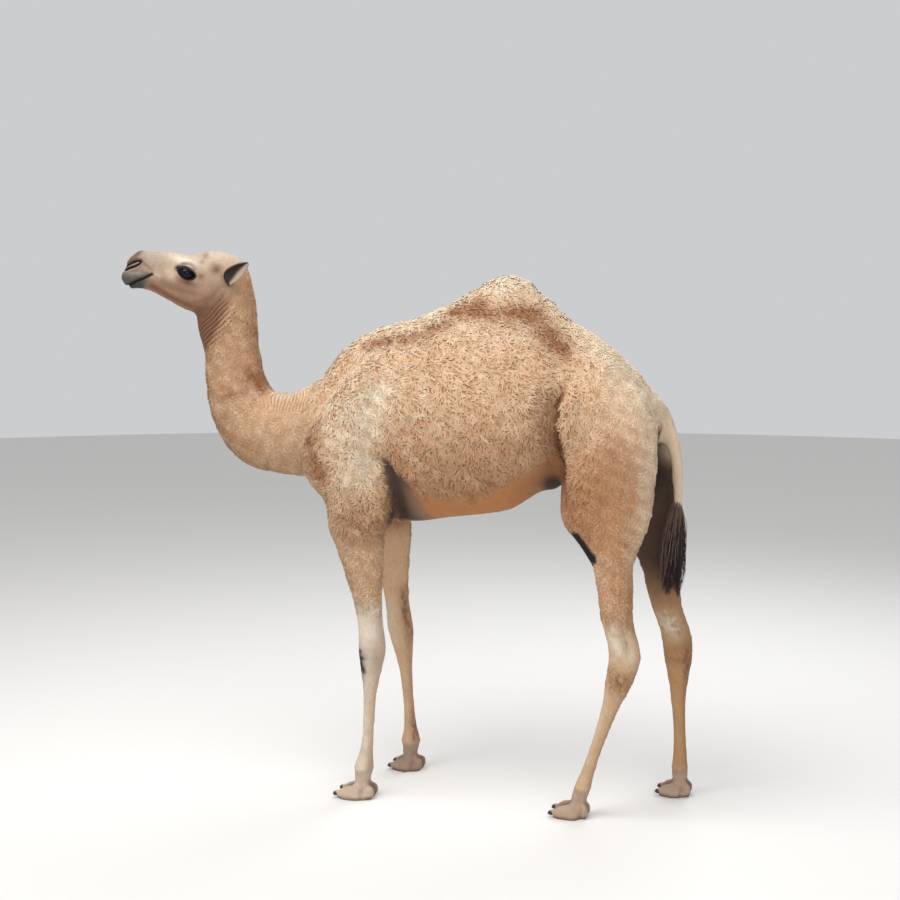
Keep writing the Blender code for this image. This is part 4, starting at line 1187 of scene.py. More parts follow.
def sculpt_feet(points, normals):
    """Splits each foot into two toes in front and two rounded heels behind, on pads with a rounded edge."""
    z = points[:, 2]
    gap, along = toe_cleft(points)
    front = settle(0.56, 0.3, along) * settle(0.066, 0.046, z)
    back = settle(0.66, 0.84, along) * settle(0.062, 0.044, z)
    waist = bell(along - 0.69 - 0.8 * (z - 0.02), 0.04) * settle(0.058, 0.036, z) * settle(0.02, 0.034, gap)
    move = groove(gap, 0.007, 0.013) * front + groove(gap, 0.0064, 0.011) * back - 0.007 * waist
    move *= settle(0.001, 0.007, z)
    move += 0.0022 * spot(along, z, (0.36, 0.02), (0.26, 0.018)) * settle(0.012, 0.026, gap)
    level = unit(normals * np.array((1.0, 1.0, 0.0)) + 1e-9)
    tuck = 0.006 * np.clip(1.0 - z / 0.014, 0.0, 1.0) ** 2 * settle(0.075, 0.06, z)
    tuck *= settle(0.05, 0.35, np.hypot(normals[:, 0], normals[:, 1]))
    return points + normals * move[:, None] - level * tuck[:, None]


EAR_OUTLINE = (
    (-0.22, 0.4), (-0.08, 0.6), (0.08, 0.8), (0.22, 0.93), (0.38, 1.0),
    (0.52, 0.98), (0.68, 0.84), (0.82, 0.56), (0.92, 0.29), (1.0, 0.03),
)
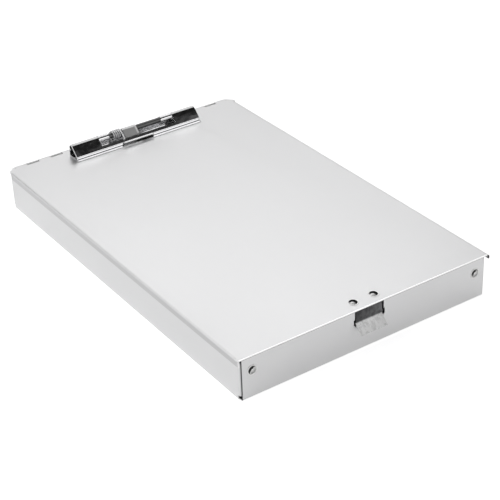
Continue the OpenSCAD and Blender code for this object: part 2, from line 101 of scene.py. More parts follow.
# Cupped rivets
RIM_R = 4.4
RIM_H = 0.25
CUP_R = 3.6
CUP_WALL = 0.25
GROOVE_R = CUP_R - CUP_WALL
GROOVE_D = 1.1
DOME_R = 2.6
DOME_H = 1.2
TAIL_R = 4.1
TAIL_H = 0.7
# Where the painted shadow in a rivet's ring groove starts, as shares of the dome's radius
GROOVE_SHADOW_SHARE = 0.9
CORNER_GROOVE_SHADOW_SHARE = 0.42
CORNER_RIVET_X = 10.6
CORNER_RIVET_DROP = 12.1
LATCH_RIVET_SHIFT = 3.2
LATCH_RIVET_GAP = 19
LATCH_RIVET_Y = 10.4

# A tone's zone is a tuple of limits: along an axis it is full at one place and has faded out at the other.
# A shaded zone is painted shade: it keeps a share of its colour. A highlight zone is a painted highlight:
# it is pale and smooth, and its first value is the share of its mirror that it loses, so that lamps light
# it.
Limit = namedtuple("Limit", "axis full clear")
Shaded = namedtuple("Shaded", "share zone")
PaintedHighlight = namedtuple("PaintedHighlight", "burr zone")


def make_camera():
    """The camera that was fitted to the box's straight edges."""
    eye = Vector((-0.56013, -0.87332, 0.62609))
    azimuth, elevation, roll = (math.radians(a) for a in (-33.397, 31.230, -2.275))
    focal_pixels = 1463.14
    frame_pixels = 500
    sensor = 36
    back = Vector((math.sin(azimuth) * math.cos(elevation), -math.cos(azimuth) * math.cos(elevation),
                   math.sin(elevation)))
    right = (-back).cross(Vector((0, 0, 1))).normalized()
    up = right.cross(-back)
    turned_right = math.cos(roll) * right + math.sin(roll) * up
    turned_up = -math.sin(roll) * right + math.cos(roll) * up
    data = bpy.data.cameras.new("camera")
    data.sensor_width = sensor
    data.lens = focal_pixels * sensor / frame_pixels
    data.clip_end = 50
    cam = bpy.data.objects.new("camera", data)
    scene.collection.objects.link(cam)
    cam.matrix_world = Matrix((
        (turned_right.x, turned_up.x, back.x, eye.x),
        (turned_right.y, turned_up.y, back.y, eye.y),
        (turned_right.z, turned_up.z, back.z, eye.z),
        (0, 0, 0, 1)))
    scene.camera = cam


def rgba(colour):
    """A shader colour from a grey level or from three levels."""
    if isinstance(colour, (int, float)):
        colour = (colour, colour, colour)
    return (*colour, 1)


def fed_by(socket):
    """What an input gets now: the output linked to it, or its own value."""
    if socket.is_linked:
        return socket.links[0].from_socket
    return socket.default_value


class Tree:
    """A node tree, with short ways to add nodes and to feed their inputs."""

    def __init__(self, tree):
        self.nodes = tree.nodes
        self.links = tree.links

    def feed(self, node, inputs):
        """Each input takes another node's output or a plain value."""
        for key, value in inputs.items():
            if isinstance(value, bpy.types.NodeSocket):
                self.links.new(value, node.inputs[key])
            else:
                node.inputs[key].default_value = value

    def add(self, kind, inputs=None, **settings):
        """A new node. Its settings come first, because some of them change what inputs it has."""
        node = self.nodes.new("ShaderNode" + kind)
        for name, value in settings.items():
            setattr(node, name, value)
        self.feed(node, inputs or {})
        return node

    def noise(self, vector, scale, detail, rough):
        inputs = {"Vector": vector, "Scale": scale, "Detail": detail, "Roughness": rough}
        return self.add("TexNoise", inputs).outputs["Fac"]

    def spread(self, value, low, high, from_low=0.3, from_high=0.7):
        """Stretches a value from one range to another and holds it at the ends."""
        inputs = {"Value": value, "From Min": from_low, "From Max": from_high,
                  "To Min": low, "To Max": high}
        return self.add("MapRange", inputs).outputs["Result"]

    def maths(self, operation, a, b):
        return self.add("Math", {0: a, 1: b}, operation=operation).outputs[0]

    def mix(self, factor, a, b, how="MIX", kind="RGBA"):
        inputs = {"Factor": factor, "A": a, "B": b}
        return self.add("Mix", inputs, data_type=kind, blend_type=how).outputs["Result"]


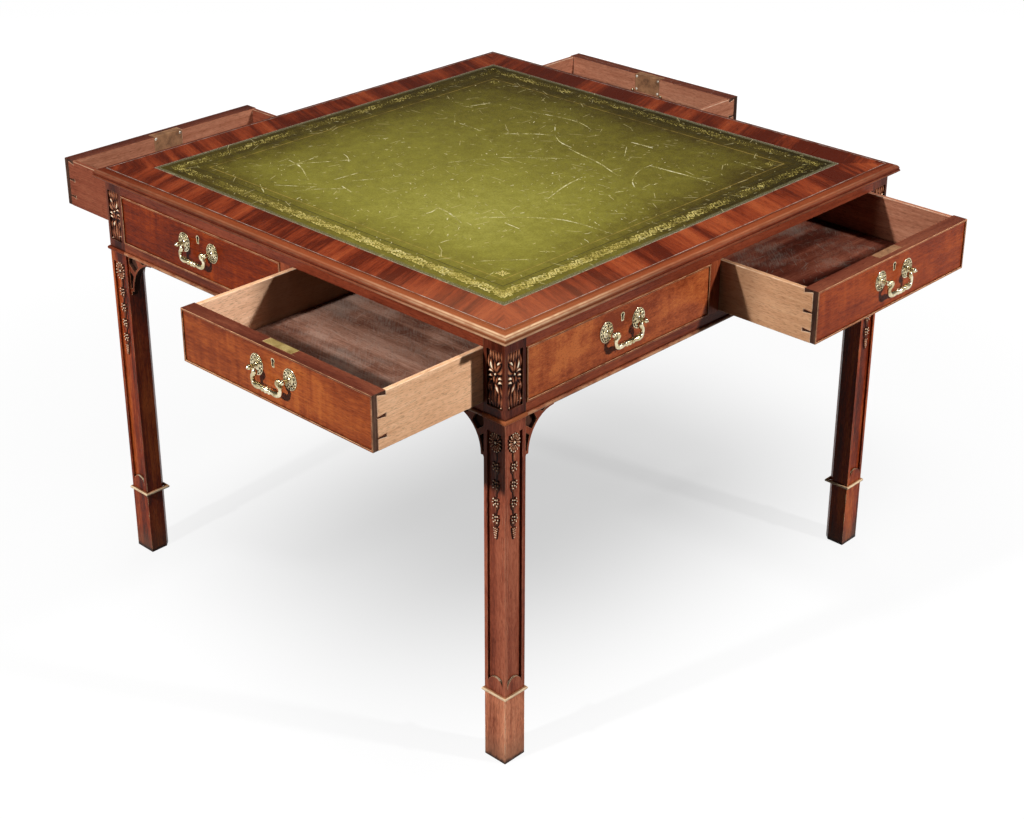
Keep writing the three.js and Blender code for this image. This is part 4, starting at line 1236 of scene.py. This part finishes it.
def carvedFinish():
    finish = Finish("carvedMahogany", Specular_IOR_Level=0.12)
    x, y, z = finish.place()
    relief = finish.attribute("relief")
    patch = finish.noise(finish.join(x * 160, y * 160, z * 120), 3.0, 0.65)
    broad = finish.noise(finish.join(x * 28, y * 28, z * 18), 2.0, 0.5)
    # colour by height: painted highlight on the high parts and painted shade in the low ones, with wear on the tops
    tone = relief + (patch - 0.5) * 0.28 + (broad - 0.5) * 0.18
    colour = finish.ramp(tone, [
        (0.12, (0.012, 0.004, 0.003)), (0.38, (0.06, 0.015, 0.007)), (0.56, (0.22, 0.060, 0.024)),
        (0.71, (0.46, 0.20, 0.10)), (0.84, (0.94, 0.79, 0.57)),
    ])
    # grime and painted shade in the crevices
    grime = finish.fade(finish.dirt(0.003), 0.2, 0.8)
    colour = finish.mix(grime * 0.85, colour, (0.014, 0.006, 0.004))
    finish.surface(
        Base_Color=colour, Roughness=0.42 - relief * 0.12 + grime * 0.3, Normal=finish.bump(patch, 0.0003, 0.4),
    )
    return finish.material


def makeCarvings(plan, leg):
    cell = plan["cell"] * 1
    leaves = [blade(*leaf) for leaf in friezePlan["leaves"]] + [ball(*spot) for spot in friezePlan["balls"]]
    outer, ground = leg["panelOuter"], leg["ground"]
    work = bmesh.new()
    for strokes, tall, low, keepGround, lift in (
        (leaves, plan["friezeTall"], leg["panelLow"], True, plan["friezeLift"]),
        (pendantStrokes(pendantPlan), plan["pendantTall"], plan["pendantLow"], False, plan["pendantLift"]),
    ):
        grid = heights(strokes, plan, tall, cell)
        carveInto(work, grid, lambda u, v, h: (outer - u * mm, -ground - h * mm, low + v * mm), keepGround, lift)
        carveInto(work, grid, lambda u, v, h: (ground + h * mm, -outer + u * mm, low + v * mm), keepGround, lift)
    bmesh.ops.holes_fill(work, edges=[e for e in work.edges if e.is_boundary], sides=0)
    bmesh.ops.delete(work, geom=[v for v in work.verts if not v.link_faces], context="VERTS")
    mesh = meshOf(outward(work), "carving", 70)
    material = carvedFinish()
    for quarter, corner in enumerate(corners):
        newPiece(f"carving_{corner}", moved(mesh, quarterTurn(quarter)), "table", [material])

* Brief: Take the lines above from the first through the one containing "return points +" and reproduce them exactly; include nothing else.

* Output for this exercise:
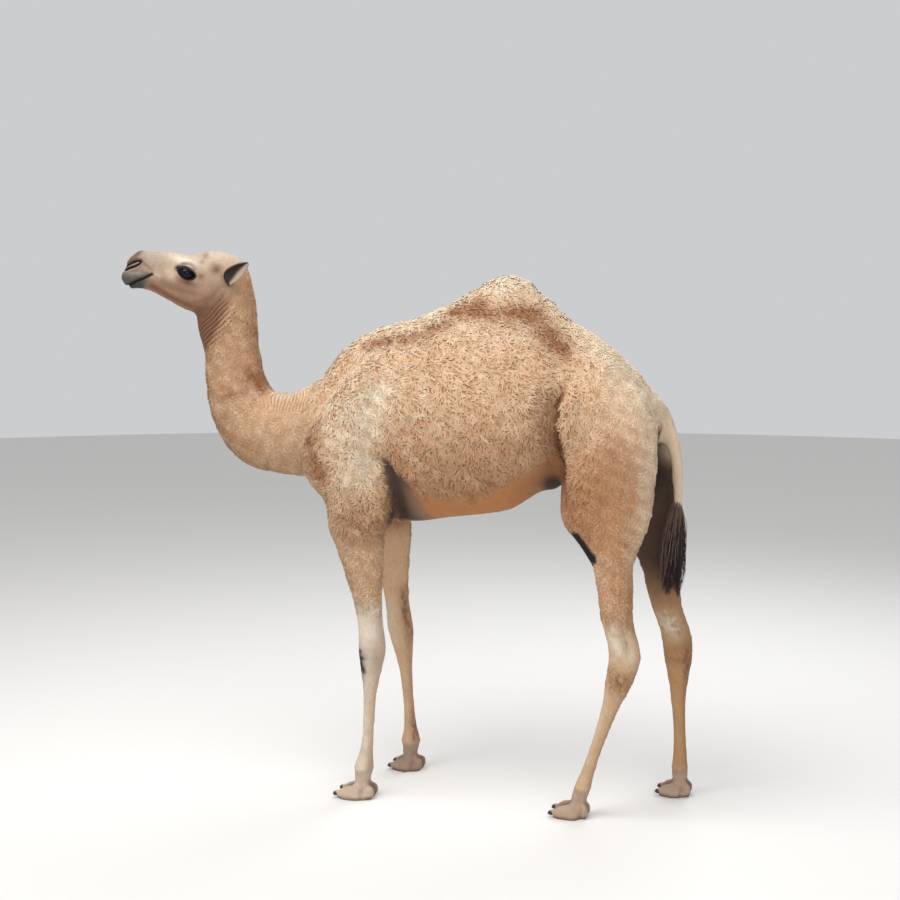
Keep writing the Blender code for this image. This is part 4, starting at line 1187 of scene.py. More parts follow.
def sculpt_feet(points, normals):
    """Splits each foot into two toes in front and two rounded heels behind, on pads with a rounded edge."""
    z = points[:, 2]
    gap, along = toe_cleft(points)
    front = settle(0.56, 0.3, along) * settle(0.066, 0.046, z)
    back = settle(0.66, 0.84, along) * settle(0.062, 0.044, z)
    waist = bell(along - 0.69 - 0.8 * (z - 0.02), 0.04) * settle(0.058, 0.036, z) * settle(0.02, 0.034, gap)
    move = groove(gap, 0.007, 0.013) * front + groove(gap, 0.0064, 0.011) * back - 0.007 * waist
    move *= settle(0.001, 0.007, z)
    move += 0.0022 * spot(along, z, (0.36, 0.02), (0.26, 0.018)) * settle(0.012, 0.026, gap)
    level = unit(normals * np.array((1.0, 1.0, 0.0)) + 1e-9)
    tuck = 0.006 * np.clip(1.0 - z / 0.014, 0.0, 1.0) ** 2 * settle(0.075, 0.06, z)
    tuck *= settle(0.05, 0.35, np.hypot(normals[:, 0], normals[:, 1]))
    return points + normals * move[:, None] - level * tuck[:, None]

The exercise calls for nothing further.